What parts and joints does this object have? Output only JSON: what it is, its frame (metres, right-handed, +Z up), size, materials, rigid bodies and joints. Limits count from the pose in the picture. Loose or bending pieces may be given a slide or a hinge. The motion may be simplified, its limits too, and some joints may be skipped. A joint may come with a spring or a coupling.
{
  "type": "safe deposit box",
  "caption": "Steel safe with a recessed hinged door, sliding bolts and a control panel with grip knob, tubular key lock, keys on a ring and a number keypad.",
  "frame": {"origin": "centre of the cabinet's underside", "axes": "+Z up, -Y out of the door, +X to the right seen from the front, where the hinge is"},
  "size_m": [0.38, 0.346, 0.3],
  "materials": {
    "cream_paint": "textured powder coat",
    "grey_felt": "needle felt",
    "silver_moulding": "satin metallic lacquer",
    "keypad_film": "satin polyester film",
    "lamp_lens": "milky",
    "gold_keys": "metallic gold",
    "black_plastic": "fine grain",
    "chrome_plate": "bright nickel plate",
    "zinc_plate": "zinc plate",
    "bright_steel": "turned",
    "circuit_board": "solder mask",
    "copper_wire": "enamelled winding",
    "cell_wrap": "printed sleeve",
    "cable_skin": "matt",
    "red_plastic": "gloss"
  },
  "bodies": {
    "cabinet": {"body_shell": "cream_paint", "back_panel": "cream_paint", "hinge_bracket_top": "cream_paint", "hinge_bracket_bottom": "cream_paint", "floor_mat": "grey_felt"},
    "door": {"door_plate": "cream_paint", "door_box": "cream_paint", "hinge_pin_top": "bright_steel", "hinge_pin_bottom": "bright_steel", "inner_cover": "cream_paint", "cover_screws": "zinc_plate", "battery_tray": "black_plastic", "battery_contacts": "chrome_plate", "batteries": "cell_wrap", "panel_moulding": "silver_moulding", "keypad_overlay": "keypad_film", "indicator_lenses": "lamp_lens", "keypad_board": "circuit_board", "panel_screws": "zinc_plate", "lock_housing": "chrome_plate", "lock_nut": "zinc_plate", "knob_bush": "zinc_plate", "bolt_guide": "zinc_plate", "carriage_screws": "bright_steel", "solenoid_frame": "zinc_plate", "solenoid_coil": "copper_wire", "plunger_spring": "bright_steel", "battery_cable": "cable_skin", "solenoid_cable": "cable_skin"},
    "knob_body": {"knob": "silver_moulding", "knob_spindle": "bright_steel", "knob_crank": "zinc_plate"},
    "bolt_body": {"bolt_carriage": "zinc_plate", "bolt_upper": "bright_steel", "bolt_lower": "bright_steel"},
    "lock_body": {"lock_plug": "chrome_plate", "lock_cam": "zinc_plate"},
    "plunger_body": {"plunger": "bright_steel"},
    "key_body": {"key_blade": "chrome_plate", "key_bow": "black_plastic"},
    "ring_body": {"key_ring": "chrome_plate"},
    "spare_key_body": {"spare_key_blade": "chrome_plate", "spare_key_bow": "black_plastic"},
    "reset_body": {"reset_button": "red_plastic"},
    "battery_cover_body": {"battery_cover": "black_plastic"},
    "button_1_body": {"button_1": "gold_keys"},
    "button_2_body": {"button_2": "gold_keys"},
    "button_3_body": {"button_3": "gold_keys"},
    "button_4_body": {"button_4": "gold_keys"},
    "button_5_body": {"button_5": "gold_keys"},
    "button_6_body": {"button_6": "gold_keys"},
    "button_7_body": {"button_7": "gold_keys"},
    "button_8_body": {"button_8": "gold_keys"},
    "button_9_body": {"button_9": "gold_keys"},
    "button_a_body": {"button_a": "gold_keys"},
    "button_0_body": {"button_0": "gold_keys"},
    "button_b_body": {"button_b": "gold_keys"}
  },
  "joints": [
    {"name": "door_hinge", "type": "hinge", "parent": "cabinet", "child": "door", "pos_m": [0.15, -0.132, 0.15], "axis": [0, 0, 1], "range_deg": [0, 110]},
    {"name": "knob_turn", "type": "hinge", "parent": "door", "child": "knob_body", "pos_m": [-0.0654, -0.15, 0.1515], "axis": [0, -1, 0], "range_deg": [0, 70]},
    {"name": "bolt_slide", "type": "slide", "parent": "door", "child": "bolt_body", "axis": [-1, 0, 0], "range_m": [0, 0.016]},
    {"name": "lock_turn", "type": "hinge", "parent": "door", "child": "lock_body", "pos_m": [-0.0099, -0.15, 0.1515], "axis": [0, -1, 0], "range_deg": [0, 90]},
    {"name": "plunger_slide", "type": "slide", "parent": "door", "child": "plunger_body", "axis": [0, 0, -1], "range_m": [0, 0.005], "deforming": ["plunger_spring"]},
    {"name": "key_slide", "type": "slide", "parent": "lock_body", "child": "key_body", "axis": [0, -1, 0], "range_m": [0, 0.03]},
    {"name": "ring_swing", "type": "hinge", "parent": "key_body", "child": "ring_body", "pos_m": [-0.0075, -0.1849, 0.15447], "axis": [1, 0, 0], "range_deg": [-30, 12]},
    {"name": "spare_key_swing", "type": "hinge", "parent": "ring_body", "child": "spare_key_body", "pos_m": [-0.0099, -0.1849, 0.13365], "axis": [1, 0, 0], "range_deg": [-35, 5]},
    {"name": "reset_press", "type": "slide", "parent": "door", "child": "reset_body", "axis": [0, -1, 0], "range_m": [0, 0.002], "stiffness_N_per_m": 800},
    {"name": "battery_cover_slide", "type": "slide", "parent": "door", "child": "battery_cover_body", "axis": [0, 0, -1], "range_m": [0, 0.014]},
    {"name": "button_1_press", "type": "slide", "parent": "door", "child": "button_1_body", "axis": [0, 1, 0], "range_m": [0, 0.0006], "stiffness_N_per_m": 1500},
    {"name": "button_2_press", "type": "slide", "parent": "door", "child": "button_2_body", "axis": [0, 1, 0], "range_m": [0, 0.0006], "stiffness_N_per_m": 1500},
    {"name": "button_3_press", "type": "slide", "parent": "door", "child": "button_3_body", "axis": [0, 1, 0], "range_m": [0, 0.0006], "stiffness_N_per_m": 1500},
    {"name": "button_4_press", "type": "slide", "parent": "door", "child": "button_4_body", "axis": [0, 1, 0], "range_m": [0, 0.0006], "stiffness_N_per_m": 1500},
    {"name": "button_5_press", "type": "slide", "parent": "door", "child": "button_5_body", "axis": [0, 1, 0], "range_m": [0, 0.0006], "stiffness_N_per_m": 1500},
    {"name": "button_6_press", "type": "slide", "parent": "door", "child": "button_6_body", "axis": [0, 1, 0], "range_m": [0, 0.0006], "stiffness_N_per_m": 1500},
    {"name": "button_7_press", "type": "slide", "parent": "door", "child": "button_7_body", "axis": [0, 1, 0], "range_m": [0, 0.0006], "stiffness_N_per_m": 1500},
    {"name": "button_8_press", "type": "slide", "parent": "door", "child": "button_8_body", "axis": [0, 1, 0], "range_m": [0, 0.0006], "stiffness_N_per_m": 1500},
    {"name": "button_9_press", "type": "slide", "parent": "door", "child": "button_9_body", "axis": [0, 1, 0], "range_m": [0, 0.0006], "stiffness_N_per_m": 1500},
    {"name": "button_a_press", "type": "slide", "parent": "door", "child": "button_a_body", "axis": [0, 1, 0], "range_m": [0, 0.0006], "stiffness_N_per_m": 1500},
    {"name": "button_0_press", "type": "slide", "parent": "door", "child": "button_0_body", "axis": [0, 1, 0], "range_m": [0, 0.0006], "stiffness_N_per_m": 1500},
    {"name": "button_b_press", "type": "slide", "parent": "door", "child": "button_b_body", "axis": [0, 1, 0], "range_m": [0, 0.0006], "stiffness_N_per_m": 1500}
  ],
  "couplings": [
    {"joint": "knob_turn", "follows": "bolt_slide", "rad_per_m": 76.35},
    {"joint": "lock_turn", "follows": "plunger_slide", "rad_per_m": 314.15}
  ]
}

+++

Can you reproduce all the material exactly?

What parts and joints does this object have? Output only JSON: what it is, its frame (metres, right-handed, +Z up), size, materials, rigid bodies and joints. Limits count from the pose in the picture. Loose or bending pieces may be given a slide or a hinge. The motion may be simplified, its limits too, and some joints may be skipped. A joint may come with a spring or a coupling.
{
  "type": "safe deposit box",
  "caption": "Steel safe with a recessed hinged door, sliding bolts and a control panel with grip knob, tubular key lock, keys on a ring and a number keypad.",
  "frame": {"origin": "centre of the cabinet's underside", "axes": "+Z up, -Y out of the door, +X to the right seen from the front, where the hinge is"},
  "size_m": [0.38, 0.346, 0.3],
  "materials": {
    "cream_paint": "textured powder coat",
    "grey_felt": "needle felt",
    "silver_moulding": "satin metallic lacquer",
    "keypad_film": "satin polyester film",
    "lamp_lens": "milky",
    "gold_keys": "metallic gold",
    "black_plastic": "fine grain",
    "chrome_plate": "bright nickel plate",
    "zinc_plate": "zinc plate",
    "bright_steel": "turned",
    "circuit_board": "solder mask",
    "copper_wire": "enamelled winding",
    "cell_wrap": "printed sleeve",
    "cable_skin": "matt",
    "red_plastic": "gloss"
  },
  "bodies": {
    "cabinet": {"body_shell": "cream_paint", "back_panel": "cream_paint", "hinge_bracket_top": "cream_paint", "hinge_bracket_bottom": "cream_paint", "floor_mat": "grey_felt"},
    "door": {"door_plate": "cream_paint", "door_box": "cream_paint", "hinge_pin_top": "bright_steel", "hinge_pin_bottom": "bright_steel", "inner_cover": "cream_paint", "cover_screws": "zinc_plate", "battery_tray": "black_plastic", "battery_contacts": "chrome_plate", "batteries": "cell_wrap", "panel_moulding": "silver_moulding", "keypad_overlay": "keypad_film", "indicator_lenses": "lamp_lens", "keypad_board": "circuit_board", "panel_screws": "zinc_plate", "lock_housing": "chrome_plate", "lock_nut": "zinc_plate", "knob_bush": "zinc_plate", "bolt_guide": "zinc_plate", "carriage_screws": "bright_steel", "solenoid_frame": "zinc_plate", "solenoid_coil": "copper_wire", "plunger_spring": "bright_steel", "battery_cable": "cable_skin", "solenoid_cable": "cable_skin"},
    "knob_body": {"knob": "silver_moulding", "knob_spindle": "bright_steel", "knob_crank": "zinc_plate"},
    "bolt_body": {"bolt_carriage": "zinc_plate", "bolt_upper": "bright_steel", "bolt_lower": "bright_steel"},
    "lock_body": {"lock_plug": "chrome_plate", "lock_cam": "zinc_plate"},
    "plunger_body": {"plunger": "bright_steel"},
    "key_body": {"key_blade": "chrome_plate", "key_bow": "black_plastic"},
    "ring_body": {"key_ring": "chrome_plate"},
    "spare_key_body": {"spare_key_blade": "chrome_plate", "spare_key_bow": "black_plastic"},
    "reset_body": {"reset_button": "red_plastic"},
    "battery_cover_body": {"battery_cover": "black_plastic"},
    "button_1_body": {"button_1": "gold_keys"},
    "button_2_body": {"button_2": "gold_keys"},
    "button_3_body": {"button_3": "gold_keys"},
    "button_4_body": {"button_4": "gold_keys"},
    "button_5_body": {"button_5": "gold_keys"},
    "button_6_body": {"button_6": "gold_keys"},
    "button_7_body": {"button_7": "gold_keys"},
    "button_8_body": {"button_8": "gold_keys"},
    "button_9_body": {"button_9": "gold_keys"},
    "button_a_body": {"button_a": "gold_keys"},
    "button_0_body": {"button_0": "gold_keys"},
    "button_b_body": {"button_b": "gold_keys"}
  },
  "joints": [
    {"name": "door_hinge", "type": "hinge", "parent": "cabinet", "child": "door", "pos_m": [0.15, -0.132, 0.15], "axis": [0, 0, 1], "range_deg": [0, 110]},
    {"name": "knob_turn", "type": "hinge", "parent": "door", "child": "knob_body", "pos_m": [-0.0654, -0.15, 0.1515], "axis": [0, -1, 0], "range_deg": [0, 70]},
    {"name": "bolt_slide", "type": "slide", "parent": "door", "child": "bolt_body", "axis": [-1, 0, 0], "range_m": [0, 0.016]},
    {"name": "lock_turn", "type": "hinge", "parent": "door", "child": "lock_body", "pos_m": [-0.0099, -0.15, 0.1515], "axis": [0, -1, 0], "range_deg": [0, 90]},
    {"name": "plunger_slide", "type": "slide", "parent": "door", "child": "plunger_body", "axis": [0, 0, -1], "range_m": [0, 0.005], "deforming": ["plunger_spring"]},
    {"name": "key_slide", "type": "slide", "parent": "lock_body", "child": "key_body", "axis": [0, -1, 0], "range_m": [0, 0.03]},
    {"name": "ring_swing", "type": "hinge", "parent": "key_body", "child": "ring_body", "pos_m": [-0.0075, -0.1849, 0.15447], "axis": [1, 0, 0], "range_deg": [-30, 12]},
    {"name": "spare_key_swing", "type": "hinge", "parent": "ring_body", "child": "spare_key_body", "pos_m": [-0.0099, -0.1849, 0.13365], "axis": [1, 0, 0], "range_deg": [-35, 5]},
    {"name": "reset_press", "type": "slide", "parent": "door", "child": "reset_body", "axis": [0, -1, 0], "range_m": [0, 0.002], "stiffness_N_per_m": 800},
    {"name": "battery_cover_slide", "type": "slide", "parent": "door", "child": "battery_cover_body", "axis": [0, 0, -1], "range_m": [0, 0.014]},
    {"name": "button_1_press", "type": "slide", "parent": "door", "child": "button_1_body", "axis": [0, 1, 0], "range_m": [0, 0.0006], "stiffness_N_per_m": 1500},
    {"name": "button_2_press", "type": "slide", "parent": "door", "child": "button_2_body", "axis": [0, 1, 0], "range_m": [0, 0.0006], "stiffness_N_per_m": 1500},
    {"name": "button_3_press", "type": "slide", "parent": "door", "child": "button_3_body", "axis": [0, 1, 0], "range_m": [0, 0.0006], "stiffness_N_per_m": 1500},
    {"name": "button_4_press", "type": "slide", "parent": "door", "child": "button_4_body", "axis": [0, 1, 0], "range_m": [0, 0.0006], "stiffness_N_per_m": 1500},
    {"name": "button_5_press", "type": "slide", "parent": "door", "child": "button_5_body", "axis": [0, 1, 0], "range_m": [0, 0.0006], "stiffness_N_per_m": 1500},
    {"name": "button_6_press", "type": "slide", "parent": "door", "child": "button_6_body", "axis": [0, 1, 0], "range_m": [0, 0.0006], "stiffness_N_per_m": 1500},
    {"name": "button_7_press", "type": "slide", "parent": "door", "child": "button_7_body", "axis": [0, 1, 0], "range_m": [0, 0.0006], "stiffness_N_per_m": 1500},
    {"name": "button_8_press", "type": "slide", "parent": "door", "child": "button_8_body", "axis": [0, 1, 0], "range_m": [0, 0.0006], "stiffness_N_per_m": 1500},
    {"name": "button_9_press", "type": "slide", "parent": "door", "child": "button_9_body", "axis": [0, 1, 0], "range_m": [0, 0.0006], "stiffness_N_per_m": 1500},
    {"name": "button_a_press", "type": "slide", "parent": "door", "child": "button_a_body", "axis": [0, 1, 0], "range_m": [0, 0.0006], "stiffness_N_per_m": 1500},
    {"name": "button_0_press", "type": "slide", "parent": "door", "child": "button_0_body", "axis": [0, 1, 0], "range_m": [0, 0.0006], "stiffness_N_per_m": 1500},
    {"name": "button_b_press", "type": "slide", "parent": "door", "child": "button_b_body", "axis": [0, 1, 0], "range_m": [0, 0.0006], "stiffness_N_per_m": 1500}
  ],
  "couplings": [
    {"joint": "knob_turn", "follows": "bolt_slide", "rad_per_m": 76.35},
    {"joint": "lock_turn", "follows": "plunger_slide", "rad_per_m": 314.15}
  ]
}